Yes, a steady growth that mattered enormously because for more than a century scientists had already understood that our lives were absolutely dependent on greenhouses gases to protect us from the freezing temperatures of space.
Understood that it was only such gases that allowed us to retain enough of the sun’s heat to nurture life and that CO2 was one of the more long lasting of them, an extraordinary achievement on Keeling’s part complemented by the later discovery that glacial ice, laid out year after year with each new snowfall, carries with it bubbles of air that can as well be measured for their C02 levels.
And what have we learned, is that before the fossil fuel driven industrial revolution those heat trapping carbon molecules hovered at around 280 ppm in the atmosphere. but as the ancient Greek philosophers told us so long ago too much of a good thing can be very bad.

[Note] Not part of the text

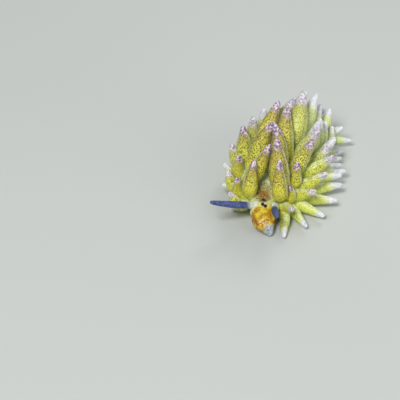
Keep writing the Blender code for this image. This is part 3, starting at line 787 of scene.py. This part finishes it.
def firstAxis(ceras):
    # a curve from just inside the root that turns up and back
    bend = growth["bendUp"] * up + growth["bendBack"] * ceras["back"]
    later = unit(ceras["toward"] + ceras["bend"] * bend)
    u = np.linspace(0.0, 1.0, growth["joints"])[:, None]
    start = ceras["root"] - ceras["toward"] * growth["rootDepth"]
    middle = start + ceras["toward"] * ceras["length"] * 0.5
    end = middle + later * ceras["length"] * 0.5
    return (1.0 - u) ** 2 * start + 2.0 * u * (1.0 - u) * middle + u * u * end


def obstacleBalls():
    # balls that fill the body, the foot's margin and the rhinophores
    centres = []
    radii = []
    for s in np.arange(growth["firstBall"], growth["lastBall"], growth["ballStep"]):
        width, top = float(onLine(s, "width")), float(onLine(s, "top"))
        _, out = directions(np.array(s))
        ball = min(width, top / 2.0) * growth["bodyBall"]
        centres.append(linePoint(s, top - ball))
        radii.append(ball)
        if s > foot["front"]:
            for side in (-1.0, 1.0):
                edge = width * foot["widthShare"] - growth["marginBall"] / 2.0
                centres.append(linePoint(s, growth["marginBall"]) + out * side * edge)
                radii.append(growth["marginBall"])
    for horn in horns.values():
        path = hornPath(horn, horn["length"] * np.array(growth["hornBallsAt"]))
        centres.extend(path)
        radii.extend([growth["hornBall"]] * len(path))
    return np.array(centres), np.array(radii)


def pushedOff(joints, radii, centres, centreRadii, gap):
    between = joints[:, None] - centres[None]
    distance = np.linalg.norm(between, axis=2) + 1e-9
    press = np.clip(radii[:, None] + centreRadii[None] + gap - distance, 0.0, None)
    return (between / distance[..., None] * press[..., None]).sum(1) * growth["pushShare"]


def spreadCerata(plan):
    # joints are pushed off their neighbours and the body; roots and lengths stay
    axes = np.array([firstAxis(c) for c in plan])
    u = np.linspace(0.0, 1.0, growth["joints"])
    share = np.interp(u, *np.array(growth["profile"]).T)
    radius = np.array([c["width"] / 2.0 for c in plan])[:, None] * share * growth["radiusShare"]
    owner = np.repeat(np.arange(len(plan)), growth["joints"])
    part = np.array([c["part"] for c in plan])[owner]
    gap = np.where(part[:, None] != part[None, :], growth["gap"], growth["gapInNode"])
    gap[owner[:, None] == owner[None, :]] = -body["length"]
    slope, start = growth["free"]
    free = np.clip(u * slope + start, 0.0, 1.0)[None, :, None]
    segment = np.linalg.norm(np.diff(axes, axis=1), axis=2, keepdims=True)
    balls, ballRadii = obstacleBalls()
    home = axes.copy()
    flat = radius.reshape(-1)
    for _ in range(growth["steps"]):  # push, pull home, keep off the floor, restore lengths, straighten
        joints = axes.reshape(-1, 3)
        push = pushedOff(joints, flat, joints, flat, gap)
        push = push + pushedOff(joints, flat, balls, ballRadii, growth["gap"])
        axes = axes + push.reshape(axes.shape) * free
        axes = axes + (home - axes) * growth["pullHome"] * free
        axes[..., 2] = np.maximum(axes[..., 2], radius + growth["floorClearance"])
        for _ in range(2):
            for j in range(1, growth["joints"]):
                step = axes[:, j] - axes[:, j - 1]
                axes[:, j] = axes[:, j - 1] + unit(step) * segment[:, j - 1]
        middle = (axes[:, 2:] + axes[:, :-2]) / 2.0
        axes[:, 1:-1] += growth["straighten"] * (middle - axes[:, 1:-1]) * free[:, 1:-1]
    return axes


def alongAxes(axes, u):
    # cubic pieces through the joints: position and slope agree at every joint
    place = np.clip(u * (growth["joints"] - 1), 0.0, growth["joints"] - 1 - 1e-9)
    k = place.astype(int)
    f = (place - k)[:, None]
    slope = np.gradient(axes, axis=1)
    return ((2.0 * f ** 3 - 3.0 * f ** 2 + 1.0) * axes[:, k] + (f ** 3 - 2.0 * f ** 2 + f) * slope[:, k]
            + (3.0 * f ** 2 - 2.0 * f ** 3) * axes[:, k + 1] + (f ** 3 - f ** 2) * slope[:, k + 1])


plan = planCerata()
axes = spreadCerata(plan)
print("cerata planned:", len(plan))


# cerata: clear skin and the gland inside

leaf = {
    "rings": 30,
    "sides": 20,
    "flatness": 0.86,
    "keel": 0.10,  # how far the faces fall away toward the side edges
    # share of the length, part of the half width; the low outer ones end blunter
    "outline": ((0.0, 0.56), (0.10, 0.74), (0.22, 0.91), (0.34, 0.99), (0.45, 0.985), (0.58, 0.88),
                (0.70, 0.70), (0.82, 0.49), (0.91, 0.325), (0.965, 0.21), (1.0, 0.02)),
    "bluntOutline": ((0.0, 0.56), (0.10, 0.74), (0.22, 0.91), (0.34, 0.99), (0.45, 0.985),
                     (0.58, 0.91), (0.70, 0.76), (0.82, 0.58), (0.91, 0.42), (0.965, 0.31),
                     (0.985, 0.22), (1.0, 0.02)),
    "bluntness": 1.1,
    "dense": 201,  # points of the outline while it is smoothed
    "smoothing": 12,
    "glandRings": 34,
    "glandSides": 24,
    "glandStart": 0.04,
    "glandEnd": 0.985,
    "glandShare": 0.90,
    "tipShare": 0.96,
    "tipFrom": (0.80, 0.92),
    "lumps": 0.03,
    "rim": (0.93, 0.99),  # part of the half width where the gland ends and only clear margin is left
    "wideRim": (0.28, 0.168),  # how much further in that margin starts and ends on the low outer ones
    "edgeAcross": (0.60, 0.90),  # where the brown line sets in, across the leaf and along it
    "edgeAlong": (0.12, 0.57),
    "rearFrom": (0.22, 0.64),  # where along its row a ceras turns to the plainer rear kind
    "pale": {"rear": 0.95, "low": 0.35},
    "goldFade": 1.2,
}


def perCeras(key):
    return np.array([c[key] for c in plan], dtype=float)[:, None, None]


def leafRadius(u, outline):
    dense = np.linspace(0.0, 1.0, leaf["dense"])
    return np.interp(u, dense, smoothed(np.interp(dense, *np.array(outline).T), leaf["smoothing"]))


def cerasRings(u, widthShare, turn, lumps=0.0):
    # half width = outline(u) * half the ceras' width; the thickness falls off toward the edges
    sharp, blunt = leafRadius(u, leaf["outline"]), leafRadius(u, leaf["bluntOutline"])
    outline = sharp + (blunt - sharp) * np.clip(leaf["bluntness"] * perCeras("low")[:, :, 0], 0.0, 1.0)
    half = perCeras("width") / 2.0 * (outline * widthShare)[:, :, None]
    edge = 1.0 - leaf["keel"] * np.abs(np.cos(turn)) ** 3
    # lumps: waves along the leaf times waves round it, in two sizes, shifted from leaf to leaf
    phase = np.arange(len(plan))[:, None, None] * 1.7
    bumps = (np.sin(u[:, None] * 37.0 + 2.0 * np.sin(turn * 3.0) + phase) * np.sin(turn * 5.0 + phase)
             + 0.7 * np.sin(u[:, None] * 71.0 + phase) * np.sin(turn * 9.0 + u[:, None] * 11.0))
    half = half * (1.0 + lumps * bumps)
    broad = np.array([c["back"] for c in plan])
    return tubeRings(alongAxes(axes, u), broad, turn, half, half * leaf["flatness"] * edge)


def makeShell(material):
    u = np.linspace(0.0, 1.0, leaf["rings"])
    turn = np.linspace(0.0, 2.0 * np.pi, leaf["sides"], endpoint=False)
    rings, _ = cerasRings(u, 1.0, turn)
    return loftMesh("cerata_clear_skin", rings, {}, material)


def makeGland(material):
    rng = np.random.default_rng(growth["seed"] + 1)
    u = np.linspace(leaf["glandStart"], leaf["glandEnd"], leaf["glandRings"])
    turn = np.linspace(0.0, 2.0 * np.pi, leaf["glandSides"], endpoint=False)
    share = leaf["glandShare"] + (leaf["tipShare"] - leaf["glandShare"]) * ramp(u, *leaf["tipFrom"])
    rings, other = cerasRings(u, share, turn, leaf["lumps"])
    low = perCeras("low")
    rear = ramp(perCeras("rear"), *leaf["rearFrom"])
    margin = np.abs(np.cos(turn))
    rimStart, rimEnd = (rim - wide * low for rim, wide in zip(leaf["rim"], leaf["wideRim"]))
    values = {
        "along": u[:, None],
        # brown line inside the margin, and the clear margin itself
        "edge": ramp(margin, *leaf["edgeAcross"]) * ramp(u, *leaf["edgeAlong"])[:, None],
        "margin": ramp(margin, rimStart, rimEnd),
        "upper": 0.5 + 0.5 * np.sin(turn) * np.sign(other[:, :, 2:3]),
        "pale": np.clip(leaf["pale"]["rear"] * rear + leaf["pale"]["low"] * low ** 3, 0.0, 1.0),
        "gold": np.clip(1.0 - low * leaf["goldFade"], 0.0, 1.0) * (1.0 - rear),
        "tone": rng.uniform(0.0, 1.0, (len(plan), 1, 1)),
        "low": low,
        "rear": rear,
    }
    return loftMesh("cerata_gland", rings, values, material)


clearMargin = ("#C2D07C", "#EEF4C8", ("mottle", 0.35, 0.65))

# digestive gland seen through skin: packed yellow-green grains with dark brown specks
glandLook = {
    "name": "grainyGreenGland",
    "shader": {"Roughness": 0.42, "IOR": 1.36, "Coat Weight": 0.08, "Coat Roughness": 0.15,
               "Subsurface Weight": 0.1, "Subsurface Scale": 0.12 * mm},
    "meshValues": ("along", "pale", "gold", "tone", "upper", "edge", "low", "rear", "margin"),
    "noise": {"mottle": (0.20, 3.0, 0.6), "grain": (0.06, 2.0, 0.65), "blotches": (0.11, 2.0, 0.5)},
    "dots": {"specks": (0.086, 0.46, 0.95), "finer": (0.058, 0.41, 0.75), "crowded": (0.060, 0.52, 0.9),
             "violet": (0.075, 0.36, 0.6)},
    "joined": {
        # how thick the specks lie: on the upper faces and away from the root, few low down and behind
        "thick": ("MULTIPLY", ("upper", 0.15, 0.60, 0.4, 1.0), ("along", 0.05, 0.28, 0.4, 1.0),
                  ("rear", 0.0, 1.0, 1.0, 0.25), ("low", 0.5, 1.0, 1.0, 0.5)),
        "plain": ("MAXIMUM", ("rear",), ("low", 0.5, 1.0)),
        "tipFrom": ("ADD", ("mottle", 0.12), ("along",), ("rear", 0.08)),
    },
    "coats": (
        # yellow-green, ochre in front, mint behind and below
        (("#BCC602", "#FFFC3C", ("grain", 0.38, 0.60)),),
        (("#D6B408", "#FFF048", ("grain", 0.38, 0.60)), ("gold",), ("mottle", 0.35, 0.6, 0.1, 0.8)),
        (("#B6CC78", "#EDF5CC", ("grain", 0.38, 0.60)), ("pale", 0.85)),
        ("#B4C818", ("tone", 0.22)),
        (clearMargin, ("along", 0.24, 0.04)),
        ("#2A1706", ("specks",), ("thick",)),
        ("#4A2E0A", ("finer",), ("thick", 0.2, 1.0, 0.1, 1.0)),
        # brown line inside the margin, brown band below the tip, and the clear margin itself
        ("#46280C", ("edge",), ("crowded", 0.0, 1.0, 0.45, 1.0), ("mottle", 0.34, 0.54, 0.55, 1.0),
         ("rear", 0.0, 1.0, 1.0, 0.2), ("low", 0.2, 1.0, 1.0, 0.25)),
        ("#7A4E12", ("along", 0.52, 0.83), ("along", 0.88, 0.84), ("low", 0.3, 0.95, 0.6, 0.0),
         ("rear", 0.0, 1.0, 1.0, 0.15)),
        (clearMargin, ("margin",), ("mottle", 0.36, 0.60, 0.3, 0.85)),
        # the tip: violet specks on whitish pink, plainer and whiter behind and below
        ([
            (("#6A5280", "#EFD6E4", ("blotches", 0.44, 0.58)),),
            (("#CBD6EC", "#FBFAF8", ("mottle", 0.35, 0.65)), ("plain", 0.85)),
            ("#5B4574", ("violet",), ("plain", 0.0, 1.0, 0.9, 0.3)),
        ], ("tipFrom", 0.84, 0.94)),
    ),
    "bump": ("grain", 0.016),
}
# clear wet skin: faint milky white, mirror-like with water
shellLook = {
    "name": "clearMilkySkin",
    "shader": {"Roughness": 0.14, "IOR": 1.36, "Coat Weight": 0.2, "Coat Roughness": 0.06,
               "Alpha": 0.08},
    "noise": {"cloud": (0.25, 2.0, 0.5), "ripple": (0.12, 2.0, 0.5)},
    "coats": ((("#DDE6A8", "#F6F7DC", ("cloud", 0.3, 0.7)),),),
    "bump": ("ripple", 0.006),
}

for piece in (makeShell(makeMaterial(shellLook)), makeGland(makeMaterial(glandLook))):
    print(piece.name + ":", len(piece.data.polygons), "faces")


# floor and light

# matt painted board
boardLook = {
    "name": "mattPaleBoard",
    "shader": {"Roughness": 0.75},
    "noise": {"cloud": (60.0, 2.0, 0.5)},
    "coats": ((("#CDD0CD", "#B9BEB9", ("cloud",)),),),
}
boardSize = 1.6  # metres
room = {"colour": "#E8ECF0", "strength": 0.30}


def makeFloor():
    half = boardSize / 2.0
    mesh = bpy.data.meshes.new("floor")
    mesh.from_pydata([(-half, -half, 0.0), (half, -half, 0.0), (half, half, 0.0), (-half, half, 0.0)],
                     [], [(0, 1, 2, 3)])
    mesh.materials.append(makeMaterial(boardLook))
    floor = bpy.data.objects.new("floor", mesh)
    bpy.context.scene.collection.objects.link(floor)


lights = (
    {"name": "key", "from": (-28.0, -98.0, 125.0), "size": 45.0, "power": 0.185},
    {"name": "fill", "from": (110.0, -60.0, 70.0), "size": 110.0, "power": 0.05},
    {"name": "back", "from": (40.0, 120.0, 110.0), "size": 80.0, "power": 0.075},
)


def makeLights():
    for light in lights:
        data = bpy.data.lights.new(light["name"], "AREA")
        data.shape = "DISK"
        data.size = light["size"] * mm
        data.energy = light["power"]
        lamp = bpy.data.objects.new(light["name"], data)
        bpy.context.scene.collection.objects.link(lamp)
        lamp.location = Vector(light["from"]) * mm
        lamp.rotation_euler = Vector(light["from"]).to_track_quat("Z", "Y").to_euler()
    world = bpy.data.worlds.new("paleRoom")
    world.use_nodes = True
    background = world.node_tree.nodes["Background"]
    background.inputs["Color"].default_value = srgb(room["colour"])
    background.inputs["Strength"].default_value = room["strength"]
    bpy.context.scene.world = world


makeFloor()
makeLights()
bpy.context.scene.cycles.transparent_max_bounces = 24  # for light through many clear skins in a row
bpy.context.scene.view_settings.view_transform = "Standard"  # plain photographic colours
print("floor and light done")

And the record since the carbon based fossil fuel driven industrial revolution began shows us a planet speeding toward a run-away heat surge, planetary disaster of more and more powerful storms, drought and crop failures.
A figure that was about 303 when my mom and dad showed up in 1919 and 25 respectively. A number that was around 311 when I was born something like a generation later., around 347 when my son was born but had jumped to 356 when my daughter arrived. A not surprising jump given that their arrival roughly paralleled the impact of India and China’s entrance into the fossil fuel driven globalized world economy.
All numbers screaming like a speedometer warning of impending disaster, a number that was about 387 when I started giving public talks on climate change and that was long before massive heat driven storms like Irene, Lee and Super storm Sandy devastated the American north east. And now, this very week it looks like we are posed to hit 400, a number we have not seen in more than 800,000 years.
Like so many more extra blankets over our planet if you will, of heat trapping gases, a number every single one of us needs to understand, checking as well to see what the number was when they arrived as we rush headlong into this new century burning our way through all the carbon molecules we can find from those buried in natural gas, to coal and oil.
Not forgetting to the dirtiest of them all, the Canadian Tar Sands we are perhaps about to inflict upon our children unless cooler heads prevail.